Wada shows flexibility with Rusada reinstatement
BUENOS AIRES:
The World AntiDoping Agency’s (Wada) decision last month to reinstate the Russian antidoping agency (Rusada) showed flexibility, said Russian whistleblower Vitaly Stepanov on Friday.
Stepanov, a former employee of Rusada and his wife, track and field athlete Yulia, went public about doping in Russia back in 2014 triggering an avalanche of revelations.
Those led to a string of international investigations and a three-year ban of Rusada, the country’s athletics team and eventually the Russian Olympic team at this year’s Winter Olympics where some Russians competed as neutrals.
The Stepanovs had gone public with their revelations after Wada at the time had failed to act on their information.
Since the scandal broke the Stepanovs, who fled from Russia for fear of their lives, have been working closely with Wada.
“My personal feeling about the reinstatement of Rusada is the fact that Wada has shown the ability to be flexible
and negotiate with the side that committed sports crimes,” Vitaly Stepanov told an Olympic forum via Skype.
Gunter Younger, Wada’s Director of Intelligence and Investigations, said more whistleblowers were now coming forward in the wake of the Stepanovs’ co-operation, saying “400 cases were registered.”
“We have many whistleblowers in Russia. It’s the Russians who took their system down and we have to help them to get back as athletes,” he told the forum.
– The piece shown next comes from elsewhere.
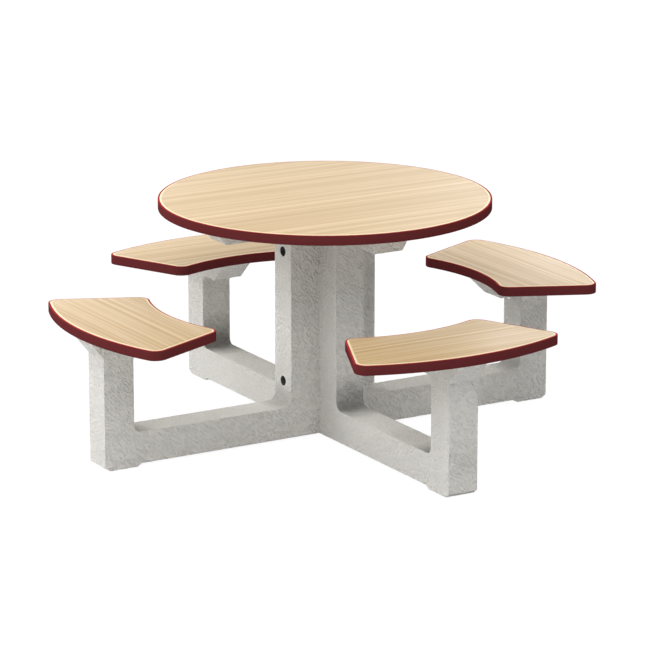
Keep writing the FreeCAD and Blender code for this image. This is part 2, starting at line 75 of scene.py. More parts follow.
class Element(Enum):
    """What a selection is made of in edit mode."""

    VERTEX = "VERT"
    EDGE = "EDGE"
    FACE = "FACE"


class Side(Enum):
    """The four places round the table, each with its angle about the table's axis."""

    RIGHT = 0.0
    BACK = math.pi / 2
    LEFT = math.pi
    FRONT = 3 * math.pi / 2

    @property
    def word(self) -> str:
        """The side's name as the nodes spell it."""
        return self.name.lower()


# ------------------------------------------------------------------ modelling helpers


def deselect_all() -> None:
    """Leaves nothing selected, so that an operator acts only on what is picked next."""
    bpy.ops.object.select_all(action="DESELECT")


def activate(piece: bpy.types.Object) -> None:
    """Makes one piece the only selected object, and the active one.

    Args:
        piece: the piece that the next operators work on.
    """
    deselect_all()
    piece.select_set(True)
    bpy.context.view_layer.objects.active = piece


@contextmanager
def editing(piece: bpy.types.Object) -> Iterator[None]:
    """Keeps one piece in edit mode, with nothing selected at the start.

    Args:
        piece: the piece to edit.

    Yields:
        Nothing; the piece is back in object mode when the block ends.
    """
    activate(piece)
    bpy.ops.object.mode_set(mode="EDIT")
    bpy.ops.mesh.select_all(action="DESELECT")
    yield
    bpy.ops.object.mode_set(mode="OBJECT")


def pick(kind: Element, test: Test) -> None:
    """Selects elements of the mesh in edit mode by their place and direction.

    Args:
        kind: whether vertices, edges or faces are picked.
        test: takes the element's middle and its normal, or an edge's direction.
    """
    bpy.ops.mesh.select_mode(type=kind.value)
    bpy.ops.mesh.select_all(action="DESELECT")
    data = bpy.context.edit_object.data
    mesh = bmesh.from_edit_mesh(data)
    if kind is Element.VERTEX:
        for vertex in mesh.verts:
            if test(vertex.co, vertex.normal):
                vertex.select_set(True)
    elif kind is Element.EDGE:
        for edge in mesh.edges:
            first, second = (v.co for v in edge.verts)
            if test((first + second) / 2, (second - first).normalized()):
                edge.select_set(True)
    else:
        for face in mesh.faces:
            if test(face.calc_center_median(), face.normal):
                face.select_set(True)
    mesh.select_flush_mode()
    bmesh.update_edit_mesh(data)


def select_everything() -> None:
    """Selects the whole mesh in edit mode."""
    bpy.ops.mesh.select_all(action="SELECT")


def face_outwards() -> None:
    """Turns every face of the mesh in edit mode outwards."""
    select_everything()
    bpy.ops.mesh.normals_make_consistent(inside=False)


def merge_to_point() -> None:
    """Merges the mesh in edit mode to one selected point, the start of a drawn outline."""
    bpy.ops.mesh.select_mode(type=Element.VERTEX.value)
    select_everything()
    bpy.ops.mesh.merge(type="CENTER")


def paint_picked(piece: bpy.types.Object) -> None:
    """Gives the selected faces the piece's second material.

    Args:
        piece: the piece in edit mode.
    """
    for part in bmesh.from_edit_mesh(piece.data).faces:
        if part.select:
            part.material_index = 1
    bmesh.update_edit_mesh(piece.data)


def extrude(move: Sequence[float]) -> None:
    """Extrudes what is selected and moves it."""
    bpy.ops.mesh.extrude_region_move(TRANSFORM_OT_translate={"value": tuple(move)})


def shift(move: Sequence[float]) -> None:
    """Moves what is selected."""
    bpy.ops.transform.translate(value=tuple(move))


def slice_at(place: Sequence[float], normal: Sequence[float]) -> None:
    """Cuts the whole mesh in edit mode along a plane, keeping both sides."""
    select_everything()
    bpy.ops.mesh.bisect(plane_co=tuple(place), plane_no=tuple(normal))


def modify(piece: bpy.types.Object, kind: str, **settings: object) -> None:
    """Adds a modifier and applies it at once.

    Args:
        piece: the piece to modify.
        kind: the modifier's type.
        settings: the modifier's properties by name.
    """
    activate(piece)
    modifier = piece.modifiers.new(kind.title(), kind)
    for name, value in settings.items():
        setattr(modifier, name, value)
    bpy.ops.object.modifier_apply(modifier=modifier.name)


def turn_about_axis(piece: bpy.types.Object, angle: float) -> None:
    """Turns a piece about the table's axis and bakes the turn into its mesh.

    Args:
        piece: the piece to turn.
        angle: how far it turns, anticlockwise from above.
    """
    activate(piece)
    piece.rotation_euler = (0.0, 0.0, angle)
    bpy.ops.object.transform_apply(location=True, rotation=True, scale=True)


def copied(piece: bpy.types.Object, name: str) -> bpy.types.Object:
    """Copies a piece together with its mesh.

    Args:
        piece: the piece to copy.
        name: the copy's name.

    Returns:
        The copy, in the scene.
    """
    twin = piece.copy()
    twin.data = piece.data.copy()
    twin.name = name
    bpy.context.scene.collection.objects.link(twin)
    return twin


def added(name: str) -> bpy.types.Object:
    """Names the primitive that was just added, and bakes its place into its mesh.

    Args:
        name: its name from now on.

    Returns:
        The primitive, selected and active.
    """
    piece = bpy.context.view_layer.objects.active
    piece.name = name
    activate(piece)
    bpy.ops.object.transform_apply(location=True, rotation=True, scale=True)
    return piece


def smooth(piece: bpy.types.Object, angle: float = math.radians(35)) -> None:
    """Shades a piece smooth, apart from edges sharper than an angle."""
    activate(piece)
    bpy.ops.object.shade_smooth_by_angle(angle=angle)


def hand_over(
    piece: bpy.types.Object, slot: str, nodes: Sequence[str], *materials: bpy.types.Material
) -> None:
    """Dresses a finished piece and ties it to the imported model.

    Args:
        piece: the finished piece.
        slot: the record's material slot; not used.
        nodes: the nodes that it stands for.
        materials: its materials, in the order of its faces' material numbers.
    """
    for material in materials:
        piece.data.materials.append(material)
    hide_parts(*nodes)
    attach(piece, BODY)
    LOG.info("%s: %d faces, stands for %s", piece.name, len(piece.data.polygons), ", ".join(nodes))


# ------------------------------------------------------------------ shader helpers

MIX_INPUTS = (0, 6, 7)  # a colour Mix node's share, first colour and second colour
MIX_OUTPUT = 2  # and the colour that it gives
NOISE_MIDDLE = 0.5  # what a noise swings about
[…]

Rusada was suspended in 2015 after an independent Wada report carried out by Canadian lawyer Richard McLaren outlined evidence of massive statebacked, systematic doping and cover-ups in Russian sport, allegations which Moscow denied.
But Wada readmitted it last month despite not fulfilling all criteria, saying failure to allow access to stored samples in the Moscow laboratory by year’s end would lead to a renewed ban.